Top 5 LinkedIn New Year Resolutions for 2012

| December 30, 2011

As 2011 draws to a close and professionals enjoy some well earned time off, we all have a chance to reflect on the year and what we might do better next year.

For professionals who utilise LinkedIn to maintain their professional network and grow their business; here are 5 New years Resolutions for using LinkedIn in 2012.

  1. Review and update LinkedIn Group membership and activity settings
    Getting too many emails? We all suffer these days from email stress. Review all groups you belong to on LinkedIn ( a maximum of 50). I guarantee you there are at least 10-20 groups that you have not contributed to or used effectively for network growth/inbound marketing or thought leadership.

    Cull them, cut out those that have lots of spam and that you do not get value from. Search “LinkedIn group statistics” and look for groups that have grown in 2011, that contain your target market/prospects either geographically or industry wise. Also look for groups with good spam moderation. As LinkedIn becomes more crowded only the groups with good spam moderation will continue to thrive and grow.

    To change your group activity settings, hover your mouse over your name (top right hand side of LinkedIn page) and click on settings. Here you can control your privacy settings, your visibility and how many emails you receive from LinkedIn. I suggest you opt for a weekly group update from most groups and perhaps choose two or three to get daily updates from.

    This puts you in control of the number of emails received.

 

  1. Get blogging and Integrate your blog content into your LinkedIn profile
    Research from Hubspot (http://hubspot.com) consistently illustrates that Inbound Marketing (creating valuable content for customers and prospects) is more effective and costs less hen traditional outbound marketing (advertising etc.) Try and rethink your marketing budget for 2012: do some tests on leads acquired from blogging (content creation) versus leads acquired by advertising. Then measure the ROI.

    LinkedIn is a great platform for sharing your blog content both via your professional updates and your company updates. You can integrate wordpress.com directly into your LinkedIn professional and company profiles. Because of LinkedIn’s massive SEO power, and its twitter integration via Signal, your blog articles are more likely to be found here than just via your own company brand (unless you happen to be Coke).

    Recently, the US online journal, Search Engine Journal published an article and infographic on Why content creation is becoming more important for SEO. Google has implemented a weighting factor known as the “panda factor”, “Our site quality ranking factors are aimed at helping people find high quality  sites by reducing the ranking of low- quality content” Amit  Singhal,   Google Follow

 

  1. Take advantage of your LinkedIn Company Profile
    If you’re aren’t already using the Company Profile option get to it!

    And please don’t confuse professional and Company profiles.

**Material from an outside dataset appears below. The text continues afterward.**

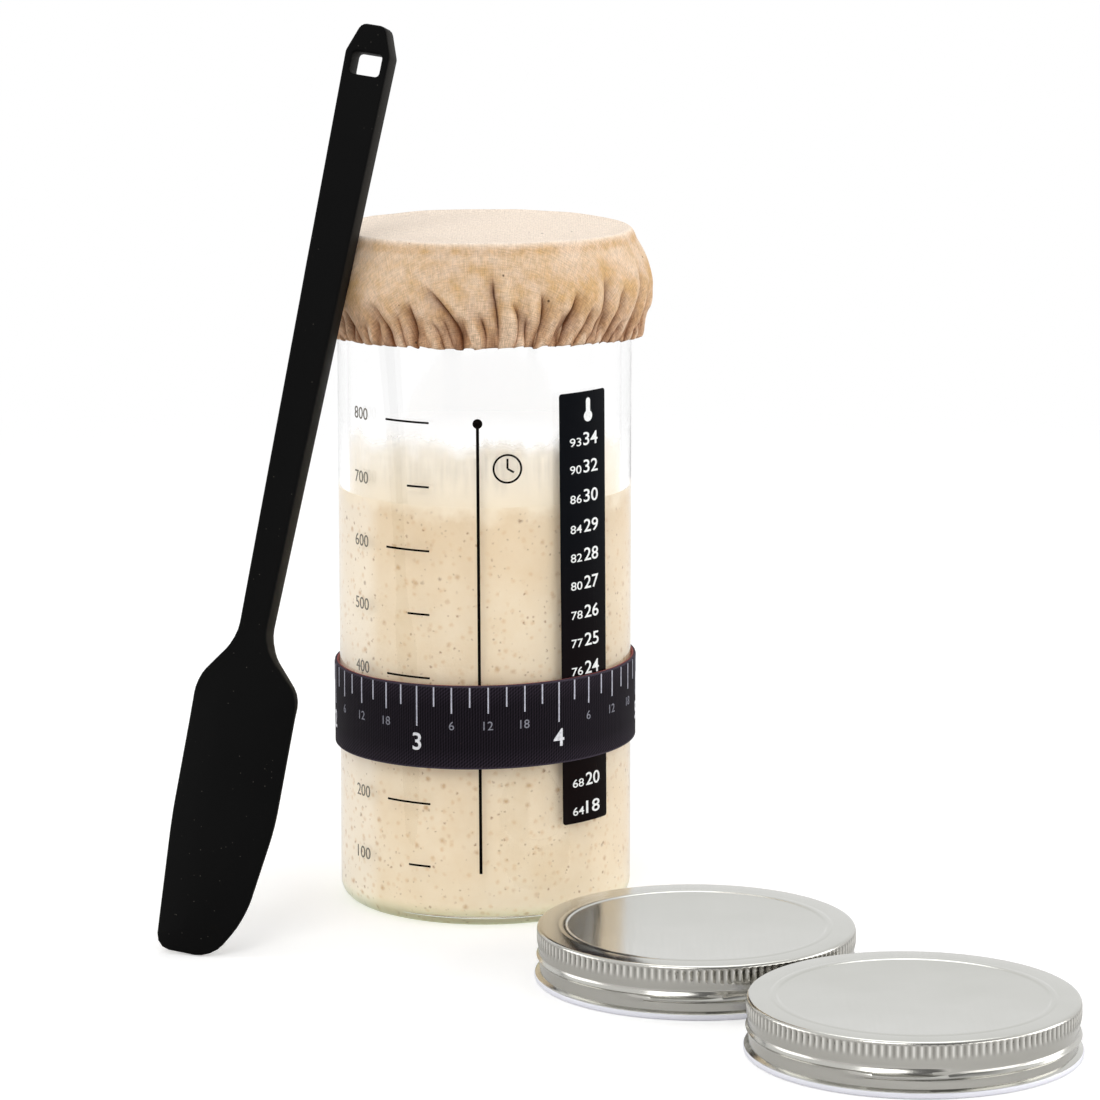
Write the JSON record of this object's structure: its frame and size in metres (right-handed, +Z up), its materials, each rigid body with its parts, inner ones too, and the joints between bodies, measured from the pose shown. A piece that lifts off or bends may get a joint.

The professional profile is for a “person”, the company profile for an “entity or business”. So ensure you swap your company logo/graphic for a professional photo shot and use your company logo on Your “Company Page”.

    The Company Profile Pages,  allow business owners or designated  administrators (employees), to create content for particular products or services and tailor product/services to segmented audiences. The layout allows companies to create a range of content offerings including video, white paper URL’s, as well as targetted landing pages for lead capture. LinkedIn members visiting Company Pages can also post recommendations and reviews of products or services.

    Promote your LinkedIn Company Page to engage followers via all your normal customer communication channels; your website; your email signature, your linkedIn professional profile, your PDF’s, business cards and Iphone apps.

    Also, when people search your professional profile and hover over your business name, ie; xyzdigital this link goes directly to your LinkedIn company profile. As this link appears higher up on the page than your actual website, chances are more LinkedIn users will click on your LinkedIn company page.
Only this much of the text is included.